There are advantages to not being an early adopter, and that means I have not encountered the obnoxious behaviour see by my (apparent) understudy.

That said I understand the desire to put ads in everything–like the saying goes, if you can’t figure out who’s paying for dinner, you’re the one being sold–but there are limits, and seeing ads in material that I’ve created is just not done.

Our society is in the middle of an incredible shift in advertising dollars away from mainstream media, and whither eyeballs go, so do advertisers.

But ultimately if you cannot opt out of the ads for something you have already paid for, all you can do is opt out of consuming that type of media, which the data I get to look at shows increasing numbers of people are doing.

The thing I hate is those pop-up ads for another show which ruins the current show I am watching. There are several shows that I boycott due to that getting out of hand. It’s obnoxious.

Dish charges extra if you don’t keep the box hooked to a phone line. Grrrrrr :mad:

I may go back to books made from trees. :smiley:

“Bottom fungus.” It’s another thing I rarely see in the wild, having cut the cable long ago, but each time I see another example on a waiting-room TV or in a restaurant, I am again astounded at how much more prominent, prevalent and obnoxious it’s gotten. I swear that some of the shows seem to be actually edited around that content - that is, not presenting anything essential for the ten or so seconds it is expected to be on the screen. Kind of like writing in “pause ten seconds for applause” in the script.

I particularly love the ones the pop up, wiggle, jiggle, sashay and sometimes even have sound effects to let you know which show you’re watching.

Once upon a time, newspapers were really cheap, because the advertising dollars allowed the publishers to keep the price down. So, I didn’t mind the advertising.

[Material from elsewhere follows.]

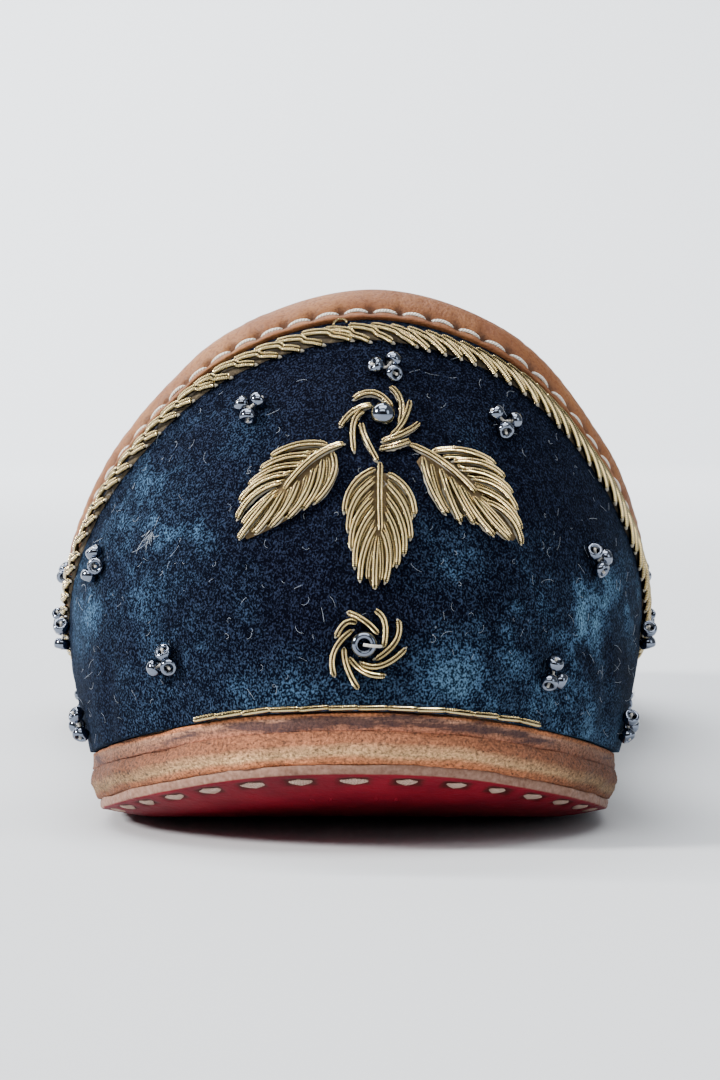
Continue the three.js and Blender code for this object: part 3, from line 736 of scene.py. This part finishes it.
# Embroidery. Wires are given as (across, down) from the middle of the upper flower,
# each as a start, a middle and an end.
motif = {
    "flower_upper": [
        [(1.0, -1.3), (-0.8, -2.6), (-2.9, -2.2)], [(-1.1, -1.5), (-2.9, -0.7), (-4.3, 0.7)],
        [(-1.9, -0.8), (-2.9, 0.5), (-2.9, 3.2)], [(-2.1, 0.5), (-1.7, 2.1), (-0.5, 4.2)],
        [(-0.2, 3.0), (1.4, 2.8), (2.8, 2.2)], [(0.0, 2.2), (2.1, 1.6), (3.8, 0.4)],
        [(1.0, 1.6), (2.1, 0.4), (2.9, -1.9)], [(1.8, 0.4), (1.9, -1.7), (0.9, -3.4)],
    ],
    "flower_lower": [
        [(-3.5, 19.6), (-1.9, 20.4), (-0.5, 21.7)], [(-0.7, 19.4), (0.2, 20.7), (0.1, 23.0)],
        [(1.6, 20.4), (1.3, 22.5), (-0.7, 24.3)], [(2.3, 23.3), (-0.1, 24.9), (-2.2, 24.7)],
        [(0.2, 26.0), (-1.8, 25.6), (-3.3, 24.2)], [(-2.5, 27.3), (-3.6, 25.1), (-3.9, 23.2)],
        [(-4.9, 26.0), (-4.9, 23.5), (-3.1, 21.4)], [(-4.7, 22.0), (-3.8, 20.7), (-2.7, 20.6)],
    ],
    "leaf_left": [
        [(-4.0, 2.5), (-7.0, 4.1), (-10.1, 7.2)], [(-5.7, 2.6), (-8.5, 2.8), (-11.4, 3.8)],
        [(-7.4, 3.7), (-10.0, 4.1), (-12.5, 5.1)], [(-8.4, 4.7), (-11.2, 5.3), (-13.7, 6.8)],
        [(-9.7, 5.6), (-12.4, 6.6), (-14.6, 8.4)], [(-10.4, 6.5), (-13.0, 7.9), (-14.9, 10.2)],
        [(-5.1, 3.5), (-5.0, 6.0), (-6.9, 8.5)], [(-6.1, 4.2), (-6.5, 6.9), (-8.0, 9.1)],
        [(-7.0, 5.1), (-7.8, 7.9), (-9.6, 10.0)], [(-8.6, 6.4), (-9.6, 9.0), (-11.4, 10.9)],
        [(-10.2, 7.5), (-11.4, 9.9), (-13.0, 11.6)], [(-11.1, 7.7), (-13.0, 10.2), (-14.7, 12.2)],
    ],
    "leaf_centre": [
        [(-0.2, 4.5), (-0.3, 8.0), (-0.2, 11.3)], [(-0.8, 5.1), (-3.0, 6.9), (-3.9, 9.4)],
        [(-0.9, 6.4), (-2.8, 8.6), (-3.5, 11.3)], [(-1.0, 8.1), (-2.7, 10.4), (-3.2, 13.1)],
        [(-0.9, 9.4), (-2.4, 12.0), (-2.8, 15.0)], [(-0.8, 11.0), (-1.9, 13.5), (-2.3, 16.3)],
        [(-0.6, 12.6), (-0.8, 15.0), (-0.8, 17.1)], [(0.6, 5.6), (2.5, 7.4), (3.3, 9.7)],
        [(0.5, 6.7), (2.2, 9.2), (2.9, 12.1)], [(0.5, 8.1), (1.9, 10.8), (2.2, 13.7)],
        [(0.4, 9.5), (1.4, 12.1), (1.5, 14.8)], [(0.0, 11.4), (0.6, 13.9), (0.3, 16.5)],
    ],
    "leaf_right": [
        [(2.9, 2.6), (6.1, 4.5), (9.6, 7.5)], [(5.2, 3.3), (8.6, 3.4), (11.7, 4.7)],
        [(7.4, 4.3), (10.2, 4.7), (12.6, 6.0)], [(8.2, 5.2), (11.1, 6.0), (13.4, 7.7)],
        [(9.4, 6.1), (12.0, 7.2), (13.9, 9.4)], [(9.7, 7.1), (12.4, 8.8), (14.3, 11.3)],
        [(10.8, 8.5), (13.0, 10.2), (14.4, 12.8)], [(4.2, 4.0), (4.9, 7.0), (6.5, 9.6)],
        [(6.0, 5.2), (6.7, 7.9), (8.0, 10.5)], [(7.0, 6.0), (7.9, 8.4), (9.4, 10.6)],
        [(8.0, 6.9), (9.3, 9.6), (11.4, 11.9)], [(9.4, 8.0), (10.9, 10.4), (13.0, 12.3)],
    ],
}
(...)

But, with digital media, I tend to be of the opinion that a DVD is likely to cost $15 dollars whether there is advertising on it or not. In other words, I am not seeing the benefit to me. If it doesn’t benefit me, at least nominally, it’s just annoying. It’s just adding insult to injury when the ads are not skip-able.

I tend to purchase the movies that I am interested in keeping forever, then using sneaky software to rip the main content, then playing that content using an O-player or similar. No ads.

If they started to sell 2 different disks - with ads and without - I would absolutely pony up the extra $$ to avoid the hassle.

Here’s a fun experiment: hunt down a (functioning) VCR. Hook it up to a CRT TV. Now, from a fully plugged-in but unpowered state, start a stopwatch, turn the TV and VCR on, pop in a tape and start playing it. As soon as the tape starts- that is, as soon as you’re actually getting sound and visuals, hit the stopwatch again. Record the time. Repeat several times. If possible, repeat with multiple televisions and VCRs. Now, try it with a flatscreen and DVD or Blue-Ray (Sony can’t spell; that doesn’t mean I can’t) player. Unless you have unusually fast new equipment or unusually slow old stuff, you’ll notice that you can usually have a tape in and playing (often having fast-forwarded past the previews (modern internet society apparently can’t have a linear relationship to time; that doesn’t mean I can’t) and FBI Warnings) before the flatscreen has even finished turning on. Not only do people accept this, they do so without so much as complaining, apparently having forgotten how much faster things used to be.

So if you were an advertiser, realizing this, why on earth wouldn’t you figure “people obviously don’t mind delays”, and cram in every last ad you can?

Okay, wow, I’ve seen some nonsequiturs here, but most of their posters have long since been banned. :slight_smile:

For one thing, old TVs and VCRs tended to “run hot” - consuming dozens or hundreds of watts just sitting there in case you wanted to flick them on. (Cable boxes still do. If you have a DVR cable box and LED light bulbs, your box probably consumes 5X as much juice in a month as your lights. Think about it.) If you disabled the “instant on” feature, as you often could via a back-panel switch, the TV could take a minute or more to reach sound+visual. Ditto for VCRs.

Along came this thing called EnergyStar, and to qualify, appliances now have to draw between 0 and 2W in “standby” or “off” mode. That means TVs are going to need a warmup period, especially for the high-voltage circuits in a plasma and the lighting panels in LCD/LED models.

So yes, old gear might let you go from blank to blank-minded faster, but there are many reasons for the time tradeoff. My whole system, powered up from a macro remote, takes about 20 seconds to show me Roku’s selection menu. I can wait.

I suppose there’s some faint connection between that and cramming in several minutes of ads, but I really don’t see it. You have the gist of it right, though: they found out that we’d put up with it.

Imagine this: it’s about 1990. You walk into a theater to see (riffles IMDb) Ghost or Home Alone. Do you get fifteen minutes of dim lighting with forgettable music? No, you get a blaring, obnoxious, self-promoting stream of obnoxious ads masquerading as an “entertainment” show. You can’t tune it out. You can’t turn it off. You can’t even leave and hang in the lobby until the film starts. You’re just effin’ trapped with this crap, having paid for the privilege to boot.

Do you (1) find the manager and demand your money back; (2) go “Wow, cool!” or (3) realize that in 20 years people will actually be getting to the theater a little early to catch this shit?